2 See minute of Whata J dated 1 June 2018.
3 Berryman Properties Ltd v Colonial Mutual General Insurance Company Ltd (1987) 1 PRNZ 196 (HC).
4 Clear Communications Ltd v Telecom Corporation of New Zealand Ltd (1994) 8 PRNZ 200 (HC).
[6] At stake here is the total sum of $9,959.75 plus a further unspecified sum to cover the cost of the submissions that Mr Yarnton has had to prepare on this costs application. It is regrettable that so much legal time and attention has been devoted to what should be a straightforward exercise.
[7] Instead, the defendant has attempted to portray Mr Yarnton as someone whose intransigence brought about the non-party discovery application, and that this is disentitling conduct when it comes to awarding costs. This portrayal of Mr Yarnton is wrong, and completely overlooks the fact that a non-party is under no obligation to provide any party to litigation with information. Whilst a non-party’s opposition to an application for non-party discovery can in certain circumstances adversely affect the non-party’s entitlement to costs, that circumstance is quite different from the present.5 Here, once the application for non-party discovery was made Mr Yarnton did not oppose it.
[8] The defendant has also sought to limit Mr Yarnton’s entitlement to costs through an overly restrictive interpretation of Whata J’s minute of 28 May 2018. This restrictive view necessitated the parties returning to Whata J to obtain clarification on the scope of the costs award available to Mr Yarnton. Despite the minute of 1 June 2018 that Whata J issued on the availability of costs for the trouble of preparing the non-party discovery, the defendant has continued, for alternative reasons, to maintain that Mr Yarnton should not be entitled to receive such costs.
[9] Mr Yarnton has provided copies of invoices issued by his counsel. Those invoices reveal that Mr Yarnton’s counsel was engaged with matters relevant to the non-party discovery exercise on many occasions.
[10] I acknowledge that expenses sought by a non-party need to be properly verified.6 However, such verification needs to be realistic and viewed in the context of the award of costs sought as well as the circumstances surrounding the non-party discovery. I am satisfied that for the purposes of this matter Mr Yarnton has provided
5 See Clear Communications Ltd v Telecom Corporation of New Zealand Ltd (1994) 8 PRNZ 200 (HC); and Westpac New Zealand Ltd v Adams [2013] NZHC 3113 at [73].
6 Westpac New Zealand Ltd v Adams [2013] NZHC 3113 at [76].

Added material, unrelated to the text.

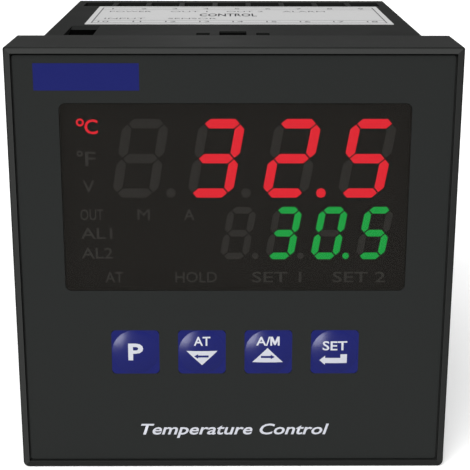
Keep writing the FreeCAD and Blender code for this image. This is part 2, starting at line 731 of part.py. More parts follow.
def read_out(row, figures, point_after):
    """The lit and the unlit solids of one row of digits."""
    glass_front = value(y_of(WALL_BACK))
    width, half = value(f"{row}_digit_width"), value(f"{row}_half_height")
    stroke, lean = value(f"{row}_stroke"), value("digit_lean")
    middle_z = value(f"{WINDOW_UP} + {row}_digit_up")
    forward = Vector(0, -value("segment_thickness"), 0)
    sides = int(value("small_round_sides"))
    turns = [2 * math.pi * number / sides for number in range(sides)]
    spokes = [Vector(math.cos(turn), 0, math.sin(turn)) for turn in turns]
    lit, unlit = [], []
    for place_number, figure in enumerate(figures):
        back = len(figures) - 1 - place_number
        last_x = f"window_across + window_width / 2 - {row}_digit_inset"
        middle_x = value(f"{last_x} - {back} * {row}_pitch")

        def leaning(point):
            return Vector(middle_x + point.x + lean * point.y, glass_front, middle_z + point.y)

        ends = {
            name: Vector(sx * width / 2, sy * half, 0) for name, (sx, sy) in CORNERS.items()
        }
        for letter, (first, last) in SEGMENTS.items():
            outline = [leaning(p) for p in segment_outline(ends[first], ends[last], stroke)]
            face = Part.Face(Part.makePolygon(outline + outline[:1]))
            solid = face.extrude(forward)
            (lit if letter in FIGURES[figure] else unlit).append(solid)
        if back:
            centre = leaning(Vector(value(f"{row}_point_offset"), -half, 0))
            rim = [centre + spoke * (value(f"{row}_point") / 2) for spoke in spokes]
            dot = Part.Face(Part.makePolygon(rim + rim[:1])).extrude(forward)
            (lit if place_number == point_after else unlit).append(dot)
    return lit, unlit


for row, figures in (("upper", " 325"), ("lower", " 305")):
    for state, solids in zip(("lit", "unlit"), read_out(row, figures, point_after=2)):
        readout = doc.addObject("Part::Feature", f"{row}_digits_{state}")
        readout.Shape = Part.makeCompound(solids)
        as_node(readout, f"{row}_digits_{state}")

# ---------------------------------------------------------------------------------------------
# Display board, notched for the latch arms and drilled for its screws and pins.
# ---------------------------------------------------------------------------------------------

BOARD_SIDE = f"(2 * ({BODY_INNER} - board_gap))"
display_board = new_body("display_board")
board_outline = front_sketch(display_board, "outline", BOARD_FRONT)
add_rectangle(board_outline, BOARD_SIDE, BOARD_SIDE)
for across, up in POSTS:
    add_faceted(board_outline, "screw_thread + 2 * slip_fit", across, up)
add_rectangle(
    board_outline,
    "pin_count * pin_pitch",
    "pin_width + 2 * slip_fit",
    "window_across",
    f"{PIN_TOP} - pin_width / 2",
)
pad(display_board, board_outline, "board_thickness", flip=True)
NOTCH = "(latch_arm + 2 * board_gap)"
for name, way in (("upper", "1"), ("lower", "-1")):
    notch = front_sketch(display_board, f"{name}_notch", BOARD_FRONT)
    add_rectangle(
        notch,
        "latch_width + 2 * board_gap",
        f"2 * {NOTCH}",
        "0",
        f"{way} * {BOARD_SIDE} / 2",
    )
    pocket(display_board, notch, "board_thickness")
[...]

sufficient verification of the costs he seeks. To require him to embark on the exercises sought by the defendant would be excessive, given the sum involved. The cost of the time it would take to do so would outweigh the benefit of ultimately receiving those costs.
[11] The defendant’s conduct at the hearing before me as well as his present opposition to costs informs me that what should have been a straightforward issue has become overly complicated and bedevilled by timewasting arguments made by the defendant. Not being content with asserting that Mr Yarnton should bear costs because he did not provide discovery informally, the defendant then:
(a)wrongly attempted to curtail Mr Yarnton’s entitlement to costs to the award made by Whata J on 28 May 2018;
(b)complained that the discovery he received from Mr Yarnton was inadequate, which should reduce if not remove any award of costs to Mr Yarnton; and
(c)argued that the costs sought by Mr Yarnton should be subject to a New Zealand Law Society costs revision process.
[12] Responding to such conduct necessarily engages more legal attention than would be required if the defendant had approached the application for non-party discovery in a straightforward way. In such circumstances, I consider that the invoices for the time and attendances Mr Yarnton’s counsel was obliged to undertake are reasonable. It follows that I find they should form the basis for the costs’ award.
[13] Accordingly, I am satisfied that Mr Yarnton is entitled an award of costs as follows:
(a)Invoice for time and attendances between May and 15 June 2018
$4,600 plus $110 disbursement for High Court filing fee (being a total of $4,710.00);
(b)Invoice for time and attendances from 15 June 2018 up to 9 July 2018
$4,743.75.
[14] Mr Yarnton also sought an award of $506 for “Cost to complete in proscribed form and dispatch at, say .8 of an hour at $440 plus GST $66 a total of $506”. No invoice is provided for this claim. I cannot readily make sense of the narration in the costs memorandum. I do not propose to award this sum.
[15] Mr Yarnton also sought costs on the present submissions for costs. However, in the second invoice the narration includes the words “ …Court attendance 9 July and in anticipation memorandum for cost determination.” I understand this narration to advise that the invoiced costs included a sum in anticipation of the costs to be incurred for preparing the present costs memorandum. If that is the case there is no basis for me now making an additional award of costs to cover the present costs arguments. Accordingly, I am not prepared to make any further costs award for that effort.
[16] The findings I have reached bring the total amount of costs and disbursements to the sum of $9,453.75.
Result
[17] The defendant is ordered to pay costs and a disbursement to Mr Yarnton in the total sum of $9,453.75.